При зарождающемся интересе к особенностям национального колорита, который привлек его внимание в народных песнях и танцах, исполнявшихся оркестром его дяди, пребывание и собственная игра в доме, где звучала и польская, и русская, и, наверняка, итальянская или немецкая музыка, было чрезвычайно полезно.
У Шимановской звучали произведения как русских, так и польских музыкантов. Глинка знакомил польских друзей со своими сочинениями и с достижениями других русских авторов, а сам слушал музыку Шимановской и исполнявшиеся ею пьесы польских композиторов – прежде всего, как можно предположить, Огинского, с полонезами которого Глинка был знаком и раньше, так как они получили широкое распространение в русском музыкальном быту еще в начале XIX века…
В 1828 году вышли из печати три песни М. Шимановской на тексты, взятые из поэмы «Конрад Валленрод» Мицкевича. А в следующем году Глинка включил одну из этих песен – дуэт «Вилия» – в уже упоминавшийся нами «Лирический альбом», изданный им совместно с композитором-любителем Н. И. Павлищевым, мужем сестры Пушкина. Песня Шимановской «Вилия» на слова Мицкевича сразу завоевала огромную популярность. Наряду с произведениями, созданными Шимановской в России, московские и петербургские издательства выпускали также ее этюды, прелюдии и другие, ранее написанные сочинения…
Мария Шимановская обладала и прекрасным педагогическим даром – желающих брать у нее уроки было очень много, но достаточно сказать, что одной из ее учениц стала великая княжна Мария, дочь Николая I.
Знакомство Глинки с Шимановской положило начало длительным прочным связям Глинки с польскими музыкальными деятелями.

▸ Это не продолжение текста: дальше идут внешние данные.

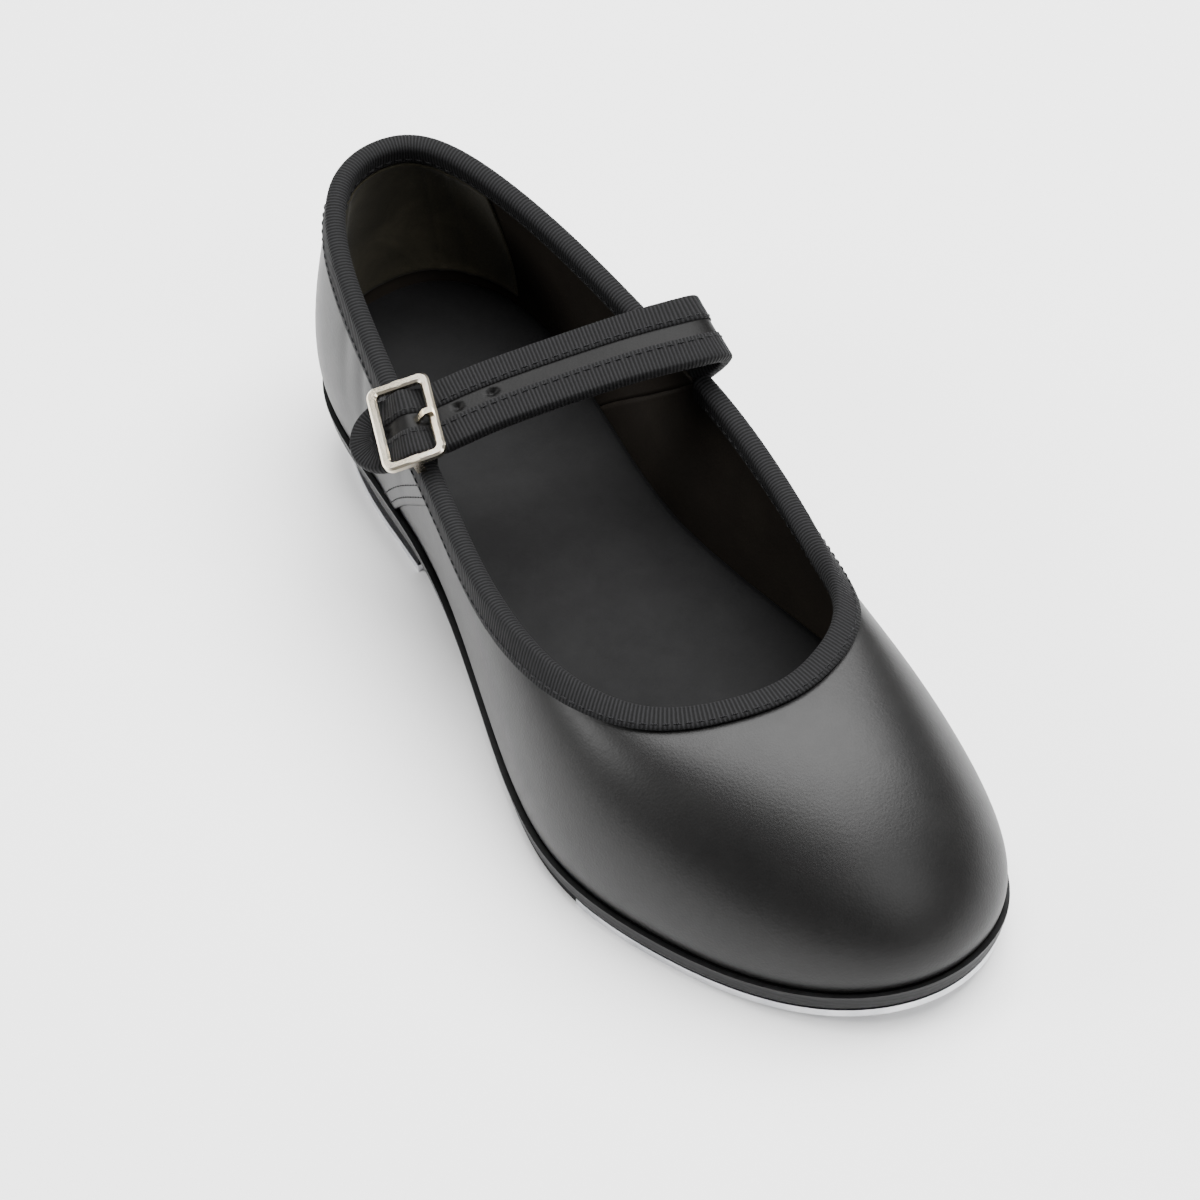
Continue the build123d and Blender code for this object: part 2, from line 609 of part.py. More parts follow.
    rand_inner = Solid.extrude(plan_face(RAND_GAP), Vector(0, 0, 60))
    for room in toe_rooms:
        tap, underlay, outsole = tap - room, underlay - room, outsole - room
    for room in heel_rooms:
        heel_tap, lift, block = heel_tap - room, lift - room, block - room
    for rod in nail_rods:
        block, outsole = block - rod, outsole - rod
    write("outsole", solid_of(outsole))
    write("rand", solid_of(rand_outer - rand_inner))
    write("toe_tap_underlay", solid_of(underlay))
    write("toe_tap", solid_of(tap))
    write("grip_pad", pad)
    write("heel_block", solid_of(block))
    write("heel_top_lift", solid_of(lift))
    write("heel_tap", solid_of(heel_tap))
    write("toe_tap_screws", [countersunk(x, y, below(TAP + UNDERLAY)(y) + 0.3, SCREW_LEN)
                             for x, y in toe_screws])
    write("heel_tap_screws", [countersunk(x, y, 0.3, SCREW_LEN + 3) for x, y in heel_screws])
    write("heel_nails", [rod & profile_slab(level(0), sole_top) for rod in nail_rods])


build()
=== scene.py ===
import json
import math

import bpy
import numpy as np
from mathutils import Matrix, Vector


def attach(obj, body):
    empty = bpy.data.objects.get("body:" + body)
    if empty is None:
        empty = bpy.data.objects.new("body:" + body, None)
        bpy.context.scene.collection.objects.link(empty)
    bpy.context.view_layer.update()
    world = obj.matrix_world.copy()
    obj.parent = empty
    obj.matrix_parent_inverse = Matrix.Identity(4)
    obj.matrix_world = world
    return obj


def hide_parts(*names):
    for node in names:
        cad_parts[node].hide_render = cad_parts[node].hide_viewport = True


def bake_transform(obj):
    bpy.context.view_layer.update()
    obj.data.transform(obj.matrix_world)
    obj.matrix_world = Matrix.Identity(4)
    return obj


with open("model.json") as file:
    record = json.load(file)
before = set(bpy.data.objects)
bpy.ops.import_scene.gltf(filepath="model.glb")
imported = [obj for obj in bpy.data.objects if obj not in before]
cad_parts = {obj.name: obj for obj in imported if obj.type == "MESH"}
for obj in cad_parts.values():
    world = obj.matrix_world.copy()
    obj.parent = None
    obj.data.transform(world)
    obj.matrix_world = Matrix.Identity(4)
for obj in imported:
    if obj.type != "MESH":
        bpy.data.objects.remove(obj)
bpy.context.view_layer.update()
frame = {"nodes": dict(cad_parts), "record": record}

# ---------------------------------------------------------- shape of the shoe, in millimetres
# The ring of stations and the strap route are the CAD model's, so the pieces lie on its surfaces.
MM = 0.001
ORIGIN = np.array([3.9, 2.2, 0.0])
TAP, UNDERLAY, OUTSOLE = 2.0, 1.2, 3.4
HEEL_SEAT, SEAT_RISE, SEAT_LENGTH, BREAST_Y = 17.0, 1.0, 70.0, 52.0
TREAD_Y, TOE_SPRING_Y, TOE_SPRING, TOE_TIP_Y = -25.0, -85.0, 4.2, -125.0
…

Вспоминая лето 1829 года, Глинка писал: «В конце лета я часто навещал Дельвигов [они на лето переезжали на дачу] и нередко слышал на Неве роговую музыку Нарышкина. В особенности производила волшебный эффект пьеса Шимановской „Вилия“, состоящая вся из арпеджий».
Д. Л. Нарышкин у себя на даче на Крестовском острове содержал роговой оркестр, подаренный ему Александром I. Так называемые Нарышкинские рога издавали только по одному звуку и потому требовали идеальной точности исполнения.
Вообще, Глинку многое связывает и с Лицеем, и с лицеистами первого выпуска. Мы уже говорили об А. П. Куницыне – лицейском профессоре права, преподававшем и в Благородном пансионе, и о В. К. Кюхельбекере, однокашнике и друге Пушкина – учителе латинского языка и русской словесности Пансиона и, одновременно, персональном гувернере (попросту воспитателе) Глинки.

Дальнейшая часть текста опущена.